Wednesday, August 5, 2009

Neuro-Emotional Technique (NET)

I am thirsty these days and actually drink full glasses of water. That does not sound so unusual, but it is for me. I have always proclaimed that I had no thirst mechanism, and was a sipper. Drinking any large amount of water made me feel like I was "drowning.” But I have overcome this hydration issue by breaking a mind-body connection that never served me well.

I have always been fascinated with how the mind works. I have also been curious about the concept of trauma stored at the cellular level: the kind of trauma that is not just stored in the brain, but stored throughout the cells of the body. In the spirit of always wanting to move forward in growth, I have been searching since then for a way to release past trauma. I was introduced to one method about eight months ago.

I was in my homeopathy class, and mentioned two near drowning experiences that I had, one that I remember and one that I do not. One of the teachers suggested that NET could clear the trauma. All I knew about it was that it stood for neuro-emotional technique.

I went to see an NET practitioner. I told her that I had hydration issues, and I wondered if it could be connected to the near-drowning experiences. We began with my sitting with my arm out in a muscle-testing position. She pushed down on my arm, and tested through “family, career, finances…” What came up first was “inner child.” My arm flew down and tears sprang to my eyes at the same time. Then she tested different organs, with kidneys responding positive. She went through emotions often connected to the kidneys, and came up positive with “fear.” She tested further for the age, breaking it down to age three.

This is how I had heard the story. We were at a hotel by the pool. Apparently I got into trouble when whoever was watching me went into a nearby room to answer the phone. Someone had to jump into the pool to save me. Whether this is how things happened in reality or not is irrelevant. I can be relatively sure that I went under the water, probably swallowing a lot of it, and felt true panic for the first time in my life.

The practitioner asked me to hold the feelings in my mind of how it might have felt as a three-year-old child who was under the water. Meanwhile she stood behind me and tapped me gently on several points. I found myself looking upward with my vision full of bright clear water over me, and I had the momentary sensation of being unable to breathe. As this passed, she came back around and tested me for many positive statements dealing with feeling safe, and allowing myself to hydrate, and letting go of the trauma. I tested that the trauma was cleared. Then I told her that I was really thirsty and wanted some water. That made her laugh.

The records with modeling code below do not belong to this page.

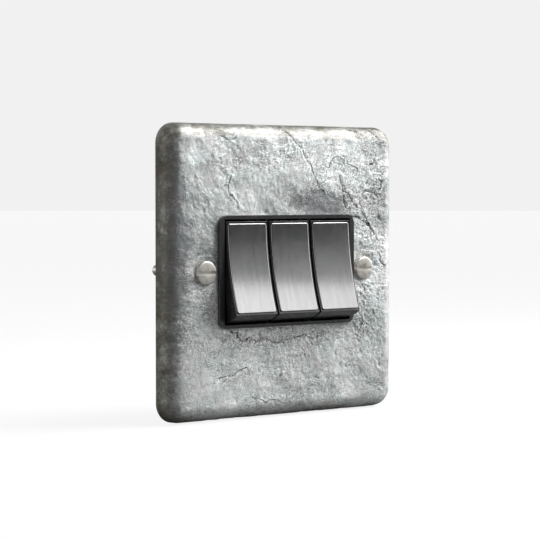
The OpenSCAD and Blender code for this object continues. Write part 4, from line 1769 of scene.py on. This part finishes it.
@dataclass
class Screws:
    """Every screw of the switch, threaded and slotted."""

    fixing_r: float = 1.75
    fixing_head_r: float = 3.5
    fixing_rim: float = 0.42
    fixing_pitch: float = 0.6
    fixing_thread: float = 0.24
    fixing_around: int = 72
    neck_r: float = 1.6
    neck_l: float = 4.2
    slot_w: float = 1.0
    slot_d: float = 0.9
    fixing_turns: tuple[float, float] = (1.5, -2.0)
    crown: tuple[Point2, ...] = ((2.6, 0.06), (1.8, 0.03), (1.0, 0.012), (0.4, 0.0), (0.0, 0.0))
    strap: ScrewShape = ScrewShape(1.2, 3.0, pan_head(2.3, 1.5), 0.6, 0.75, 0.45, 0.16)
    housing: ScrewShape = ScrewShape(1.2, 6.5, pan_head(2.3, 1.5), 0.6, 0.75, 0.45, 0.16)
    earth: ScrewShape = ScrewShape(1.5, 1.9, pan_head(1.9, 1.2), 0.6, 0.6, 0.5, 0.18)
    clamp: ScrewShape = ScrewShape(1.5, 1.0, pan_head(1.5, 1.3), 0.6, 0.65, 0.5, 0.16)
    turns: tuple[float, ...] = (12, 80, -35, 55, 140, 20, -70, 100, 5)

    def centres(self, node: str) -> list[Vector]:
        """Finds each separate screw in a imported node.

        Args:
            node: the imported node.

        Returns:
            For each, its axis's place across and up, then its lowest and highest level.
        """
        mesh = frame["nodes"][node].data
        parent = list(range(len(mesh.vertices)))

        def root(i: int) -> int:
            """Finds the group of a point.

            Args:
                i: the point's number.

            Returns:
                The number that stands for its group.
            """
            while parent[i] != i:
                parent[i] = parent[parent[i]]
                i = parent[i]
            return i

        seen: dict[tuple[int, int, int], int] = {}
        for v in mesh.vertices:
            key = tuple(round(c * 1e6) for c in v.co)
            if key in seen:
                parent[root(v.index)] = root(seen[key])
            seen[key] = v.index
        for edge in mesh.edges:
            parent[root(edge.vertices[0])] = root(edge.vertices[1])
        groups: dict[int, list[Vector]] = {}
        for v in mesh.vertices:
            groups.setdefault(root(v.index), []).append(ROW_TO_WALL @ v.co)
        found = []
        for points in groups.values():
            low, high = ([pick(p[k] for p in points) for k in range(3)] for pick in (min, max))
            middle = [(a + b) / 2 for a, b in zip(low, high, strict=True)]
            found.append(Vector((middle[0], middle[1], low[2], high[2])))
        return sorted(found, key=lambda c: (round(c[0], 3), round(c[1], 3)))

    def row_of(self, node: str, shape: ScrewShape) -> None:
        """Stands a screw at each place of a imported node, head away from the plate.

        Args:
            node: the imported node.
            shape: the screw to copy.
        """
        spots = self.centres(node)
        places = []
        for i, spot in enumerate(spots):
            turn = Matrix.Rotation(math.radians(self.turns[i % len(self.turns)]), 4, "Z")
            places.append(Matrix.Translation((spot[0], spot[1], spot[3])) @ FLIP @ turn)
        screws = placed_copies(shape.shape(), places)
        ring_uv(screws, [(s[0], s[1]) for s in spots])
        hand_in(screws, node + "_threaded", "switch", "screw", [node], sharp=40)

    def fixings(self) -> None:
        """Builds the two wall fixings, heads outwards."""
        spots = self.centres("fixing_screws")
        low, high = spots[0][2], spots[0][3]
        radius, cone = self.fixing_head_r, self.fixing_head_r - self.neck_r
        top = cone + (high - (PLATE_FACE_Z - SEAT_SINK))
        head = [(self.neck_r, 0.0), (radius - 0.08, cone - 0.08), (radius, cone)]
        head += rounded_rim(radius, top - 0.1, self.fixing_rim, 5)
        head += [(r, top - drop) for r, drop in self.crown]
        sizes = (self.fixing_r, high - low - top, tuple(head), self.slot_w, self.slot_d)
        thread = (self.fixing_pitch, self.fixing_thread, self.neck_l, self.neck_r)
        screw = ScrewShape(*sizes, *thread).shape(self.fixing_around)
        ease_edges(screw, Softness.CRISP.value, 50, 2)
        places = [
            Matrix.Translation((s[0], s[1], low)) @ Matrix.Rotation(math.radians(turn), 4, "Z")
            for s, turn in zip(spots, self.fixing_turns, strict=True)
        ]
        screws = placed_copies(screw, places)
        ring_uv(screws, [(s[0], s[1]) for s in spots])
        name, node = "fixing_screws_turned", "fixing_screws"
        hand_in(screws, name, "switch", "fixing_screw", [node], sharp=35)

    def build(self) -> None:
        """Builds every screw."""
        self.fixings()
        self.row_of("strap_screws", self.strap)
        self.row_of("housing_screws", self.housing)
        self.row_of("earth_screw", self.earth)
        for gang in GANGS:
            self.row_of(f"clamp_screws_{gang}", self.clamp)


@dataclass
class PlungerSpring:
    """A coil spring that presses a plunger out of its rocker."""

    gang: int
    wire_r: float = 0.17
    turns: float = 4.5
    around: int = 10
    steps: int = 26
    least_length: float = 0.05

    def build(self) -> Piece:
        """Builds the coil along the plunger's slide and ties it to its rocker.

        Returns:
            The coil.
        """
        node = f"plunger_spring_{self.gang}"
        slide = joint_named(f"plunger_{self.gang}_slide")
        axis = (ROW_TO_WALL.to_3x3() @ Vector(slide["axis"])).normalized()
        points = np.array([ROW_TO_WALL @ v.co for v in frame["nodes"][node].data.vertices])
        centre = points.mean(0)
        along = (points - centre) @ np.array(axis)
        low, high = along.min(), along.max()
        centre = centre + np.array(axis) * (low + high) / 2
        half = (high - low) / 2
        away = points - centre
        across = away - np.outer(away @ np.array(axis), axis)
        coil_r = np.linalg.norm(across, axis=1).max() - self.wire_r
        frame3 = axis.to_track_quat("Z", "Y").to_matrix()
        count = int(self.turns * self.steps)
        rings = []
        for i in range(count + 1):
            share = i / count
            turn = 2 * math.pi * self.turns * share
            z = (-half + self.wire_r) + (2 * half - 2 * self.wire_r) * share
            out = Vector((math.cos(turn), math.sin(turn), 0))
            middle = out * coil_r + Vector((0, 0, z))
            ring = []
            for j in range(self.around):
                a = 2 * math.pi * j / self.around
                outward = middle + out * (self.wire_r * math.cos(a))
                local = outward + Vector((0, 0, self.wire_r * math.sin(a)))
                ring.append(frame3 @ local + Vector(centre))
            rings.append(ring)
        faces = grid_faces(len(rings), self.around)
        last = (len(rings) - 1) * self.around
        faces += [tuple(range(self.around)), tuple(last + j for j in range(self.around))]
        coil = Shape().add(np.array(rings).reshape(-1, 3), faces).object("coil")
        made = hand_in(coil, node + "_coil", f"rocker_{self.gang}", "spring", [node], sharp=60)
        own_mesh(made)
        return made


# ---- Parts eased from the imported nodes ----


@dataclass
class SwitchModule:
    """The moulded housing, base, rockers and their metal works."""

    bezel_edge: Softness = Softness.BOLD
    bezel_steps: int = 5
    base_edge: Softness = Softness.MOULDED
    rocker_edge: Softness = Softness.ROLLED
    rocker_steps: int = 4
    plunger_edge: Softness = Softness.MACHINED
    arm_edge: Softness = Softness.CRISP
    arm_angle: float = 20
    tip_edge: Softness = Softness.MACHINED
    terminal_edge: Softness = Softness.CRISP

    def gang(self, gang: int) -> None:
        """Builds one gang's rocker and the works under it.

        Args:
            gang: number of the gang.
        """
        rocker, contact, plunger = f"rocker_{gang}", f"contact_{gang}", f"plunger_{gang}"
        edge = self.rocker_edge.value
        eased_node(f"rocker_body_{gang}", edge, rocker, "rocker", steps=self.rocker_steps)
        eased_node(plunger, self.plunger_edge.value, plunger, "plunger")
        edge = self.arm_edge.value
        eased_node(f"contact_arm_{gang}", edge, contact, "bronze", self.arm_angle)
        eased_node(f"arm_tips_{gang}", self.tip_edge.value, contact, "silver")
        eased_node(f"fixed_tips_{gang}", self.tip_edge.value, "switch", "silver")
        for part in ("com", "l1", "l2"):
            node = f"{part}_terminal_{gang}"
            eased_node(node, self.terminal_edge.value, "switch", "terminal")

    def build(self) -> None:
        """Builds every piece of the module."""
        edge, steps = self.bezel_edge.value, self.bezel_steps
        eased_node("front_housing", edge, "switch", "housing", steps=steps)
        eased_node("rear_base", self.base_edge.value, "switch", "base", flattened=False)
        for gang in GANGS:
            self.gang(gang)


@dataclass
class PlateFittings:
    """What sits behind the plate: gasket, pillars, straps, retainers and the earth point."""

    gasket_edge: Softness = Softness.MOULDED
    strap_edge: Softness = Softness.MOULDED
    small_edge: Softness = Softness.MACHINED

    def build(self) -> None:
        """Builds every fitting."""
        for node, slot, edge in (
            ("wall_gasket", "gasket", self.gasket_edge),
            ("plate_pillars", "pillar", self.small_edge),
            ("upper_strap", "strap", self.strap_edge),
            ("lower_strap", "strap", self.strap_edge),
            ("screw_retainers", "retainer", self.small_edge),
            ("earth_bracket", "strap", self.small_edge),
            ("earth_terminal", "terminal", self.small_edge),
        ):
            eased_node(node, edge.value, "switch", slot)


# ---- Studio ----


@dataclass(frozen=True)
class Lobe:
    """A soft bright or dark area of the studio round the switch."""

    azimuth: float
    elevation: float
    inner: float
    outer: float
    strength: float

    def direction(self) -> Vector:
        """Returns the way towards it."""
        a, e = math.radians(self.azimuth), math.radians(self.elevation)
        return Vector((math.sin(a) * math.cos(e), -math.cos(a) * math.cos(e), math.sin(e)))


@dataclass(frozen=True)
class Lamp:
    """A square soft lamp: its direction in degrees, distance and size in metres, power in watts."""

    name: str
    azimuth: float
    elevation: float
    distance: float
    size: float
    power: float


@dataclass
class Studio:
    """Pale floor, soft surroundings, lamps and the camera."""

    lens: float = 129.27
    distance: float = 583.5
    azimuth: float = -38.30
    elevation: float = 2.34
    target: Vector = field(default_factory=lambda: Vector((-1.567, -0.6, -0.029)))
    sensor: float = 36
    nearest: float = 0.01
    farthest: float = 50
    floor_drop: float = 0.3
    floor_half: float = 6.0
    floor_rings: int = 24
    floor_around: int = 64
    floor_grain: float = 30
    floor_dim: float = 0.2
    floor_lift: float = 0.84
    floor_tone: float = 0.14
    backdrop: float = 0.88
    ambient: float = 0.015
    least_light: float = 0.02
    lobes: tuple[Lobe, ...] = (
        Lobe(38, 20, 3, 16, 0.30),
        Lobe(78, 8, 8, 32, 3.7),
        Lobe(-95, 10, 10, 50, 1.6),
        Lobe(165, 25, 10, 60, 0.5),
        Lobe(-20, 75, 5, 40, 0.3),
    )
    lamps: tuple[Lamp, ...] = (
        Lamp("key_lamp", 66, 45, 0.45, 0.26, 2.5),
        Lamp("front_lamp", 30, 38, 0.60, 0.42, 0.75),
    )

    def camera(self) -> None:
        """Places the camera."""
        lens = bpy.data.cameras.new("camera")
        lens.lens, lens.sensor_width = self.lens, self.sensor
        lens.clip_start, lens.clip_end = self.nearest, self.farthest
        made = bpy.data.objects.new("camera", lens)
        bpy.context.scene.collection.objects.link(made)
        back = Lobe(self.azimuth, self.elevation, 0, 0, 0).direction()
        made.location = (self.target + back * self.distance) * MM
        made.rotation_euler = (-back).to_track_quat("-Z", "Y").to_euler()
        bpy.context.scene.camera = made

    def surroundings(self) -> None:
        """Builds the world: a soft dome with lighter areas, and a plain pale backdrop."""
        world = bpy.data.worlds.new("studio")
        bpy.context.scene.world = world
        world.use_nodes = True
        world.node_tree.nodes.clear()
        g = NodeTree(world.node_tree)
        way = g.add("TexCoord").outputs["Generated"]
        total: object = self.ambient
        for lobe in self.lobes:
            facing = g.add("VectorMath", {"operation": "DOT_PRODUCT"})
            g.put(facing.inputs[0], way)
            g.put(facing.inputs[1], lobe.direction())
            span = g.add("MapRange", {"interpolation_type": "SMOOTHSTEP"}, To_Max=lobe.strength)
            g.put(span.inputs["Value"], facing.outputs["Value"])
            g.put(span.inputs["From Min"], math.cos(math.radians(lobe.outer)))
            g.put(span.inputs["From Max"], math.cos(math.radians(lobe.inner)))
            total = g.math("ADD", total, span.outputs["Result"])
        strength = g.math("MAXIMUM", total, self.least_light)
        lit = g.add("Background", Color=(1.0, 1.0, 1.0, 1), Strength=strength)
        seen = g.add("Background", Color=(self.backdrop, self.backdrop, self.backdrop, 1))
        mix = g.add("MixShader")
        g.put(mix.inputs[0], g.add("LightPath").outputs["Is Camera Ray"])
        g.put(mix.inputs[1], lit.outputs[0])
        g.put(mix.inputs[2], seen.outputs[0])
        g.add("OutputWorld", Surface=mix.outputs[0])

    def hang(self, lamp: Lamp) -> None:
        """Hangs a lamp so that it faces the switch.

        Args:
            lamp: the lamp.
        """
        light = bpy.data.lights.new(lamp.name, "AREA")
        light.energy, light.size = lamp.power, lamp.size
        made = bpy.data.objects.new(lamp.name, light)
        bpy.context.scene.collection.objects.link(made)
        way = Lobe(lamp.azimuth, lamp.elevation, 0, 0, 0).direction()
        made.location = way * lamp.distance
        made.rotation_euler = (-way).to_track_quat("-Z", "Y").to_euler()

    def floor(self) -> None:
        """Lays the floor just under the plate, with a faint grain."""
        low, _ = CAD_BOUNDS
        level = low.z - self.floor_drop * MM
        steps, count = self.floor_rings, self.floor_around
        angle = np.linspace(0, 2 * math.pi, count, endpoint=False)
        rings = []
        for i in range(1, steps + 1):
            r = self.floor_half * (i / steps) ** 2
            rings.append(np.stack([r * np.cos(angle), r * np.sin(angle), np.full(count, level)], 1))
        points = np.vstack([*rings, [[0, 0, level]]])
        middle = [((j + 1) % count, j, len(points) - 1) for j in range(count)]
        faces = grid_faces(steps, count) + middle
        mesh = bpy.data.meshes.new("floor")
        mesh.from_pydata(points.tolist(), [], faces)
        made = bpy.data.objects.new("floor", mesh)
        bpy.context.scene.collection.objects.link(made)
        g = NodeGraph("pale_floor")
        grain = g.noise(self.floor_grain, 3)
        colour = g.mix(grain, (self.floor_tone,) * 3, (self.floor_tone * 1.1,) * 3)
        seen = g.add("LightPath").outputs["Is Camera Ray"]
        colour = g.mix(seen, (self.floor_dim,) * 3, colour)
        lift = g.math("MULTIPLY", seen, self.floor_lift)
        g.surface(Base_Color=colour, Roughness=0.8, Specular_IOR_Level=0.2)
        g.surface(Emission_Color=(1, 1, 1, 1), Emission_Strength=lift)
        mesh.materials.append(g.material)

    def build(self) -> None:
        """Sets up the whole studio."""
        self.camera()
        self.surroundings()
        for lamp in self.lamps:
            self.hang(lamp)
        self.floor()
        bpy.context.scene.view_settings.view_transform = "Standard"


def main() -> None:
    """Builds the switch and its studio."""
    logging.basicConfig(level=logging.INFO, format="%(message)s")
    Studio().build()
    FacePlate().build()
    for gang in GANGS:
        RockerCap(gang).build()
        PlungerSpring(gang).build()
    Screws().build()
    SwitchModule().build()
    PlateFittings().build()


if __name__ == "__main__":
    main()
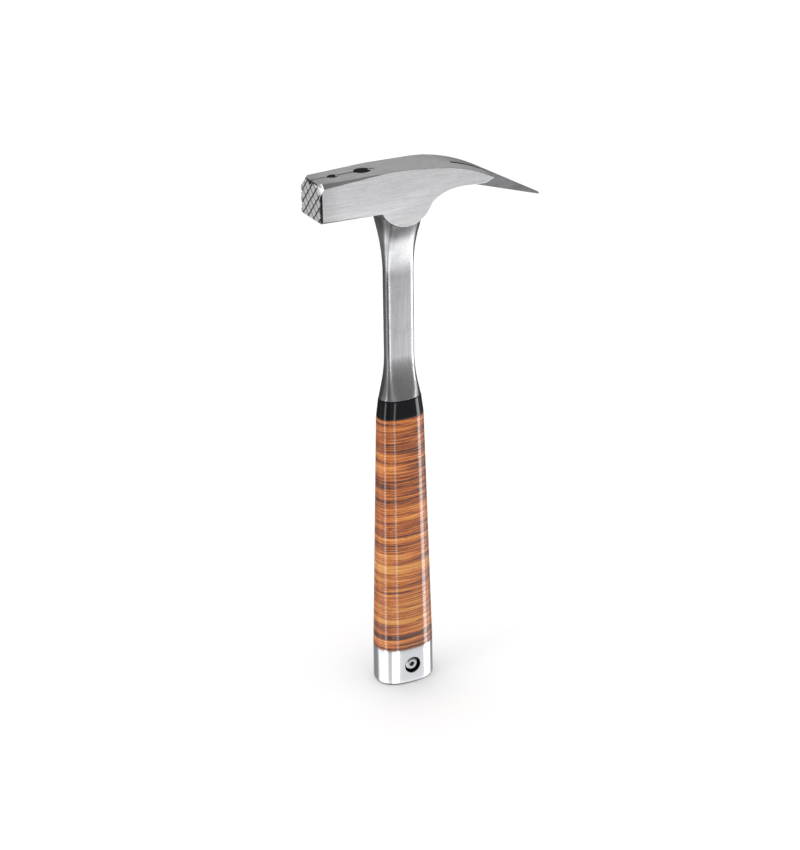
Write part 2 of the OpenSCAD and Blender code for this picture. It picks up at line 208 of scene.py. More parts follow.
for across, upright, power in ((STRIPS, STRIP_REACH, STRIP_POWER),
                               (PANEL_WIDTH, PANEL_HEIGHT, PANEL_POWER)):
    lit = add_math(tree, "MULTIPLY", add_ramp(tree, turn, across), add_ramp(tree, height, upright))
    glow = add_math(tree, "MULTIPLY_ADD", lit, power, glow)
seen = tree.nodes.new("ShaderNodeLightPath").outputs["Is Camera Ray"]
backdrop = add_node(tree, "ShaderNodeMix", values={3: 1.0}, links={0: seen, 2: glow},
                    data_type="FLOAT")
background = add_node(tree, "ShaderNodeBackground", values={"Color": (1, 1, 1, 1)},
                      links={"Strength": backdrop.outputs[0]})
add_node(tree, "ShaderNodeOutputWorld", links={0: background.outputs[0]})
bpy.context.scene.world = room
bpy.context.scene.view_settings.view_transform = "Standard"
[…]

The goal of NET is to break that connection between the current emotion and the emotion from the first time it was experienced. The present and past situations are often not so directly related--except through the emotion being experienced. Through muscle testing, the block of energy in the body is located. Then through questioning and muscle-testing, the person can usually pinpoint a prior event that first triggered the emotion.

Once the initial triggering event is cleared, then all subsequent and future events are freed from repeating the same response to the same old song. It is a simple, non-invasive, and effective method to release pent-up emotional trauma from the cells of the body. I particularly appreciate the efficiency. I like to think of it as behavioral psychology on fast-forward. Therapy on steroids.

This first experience with NET was certainly the most dramatic I have had. But I have been returning at regular intervals, and feel lighter because of it. I take my daughter there occasionally as well, because how wonderful to have childhood trauma cleared during adolescence. I find this new modality particularly fascinating, and definitely count it among the methods which have helped me and my family tremendously.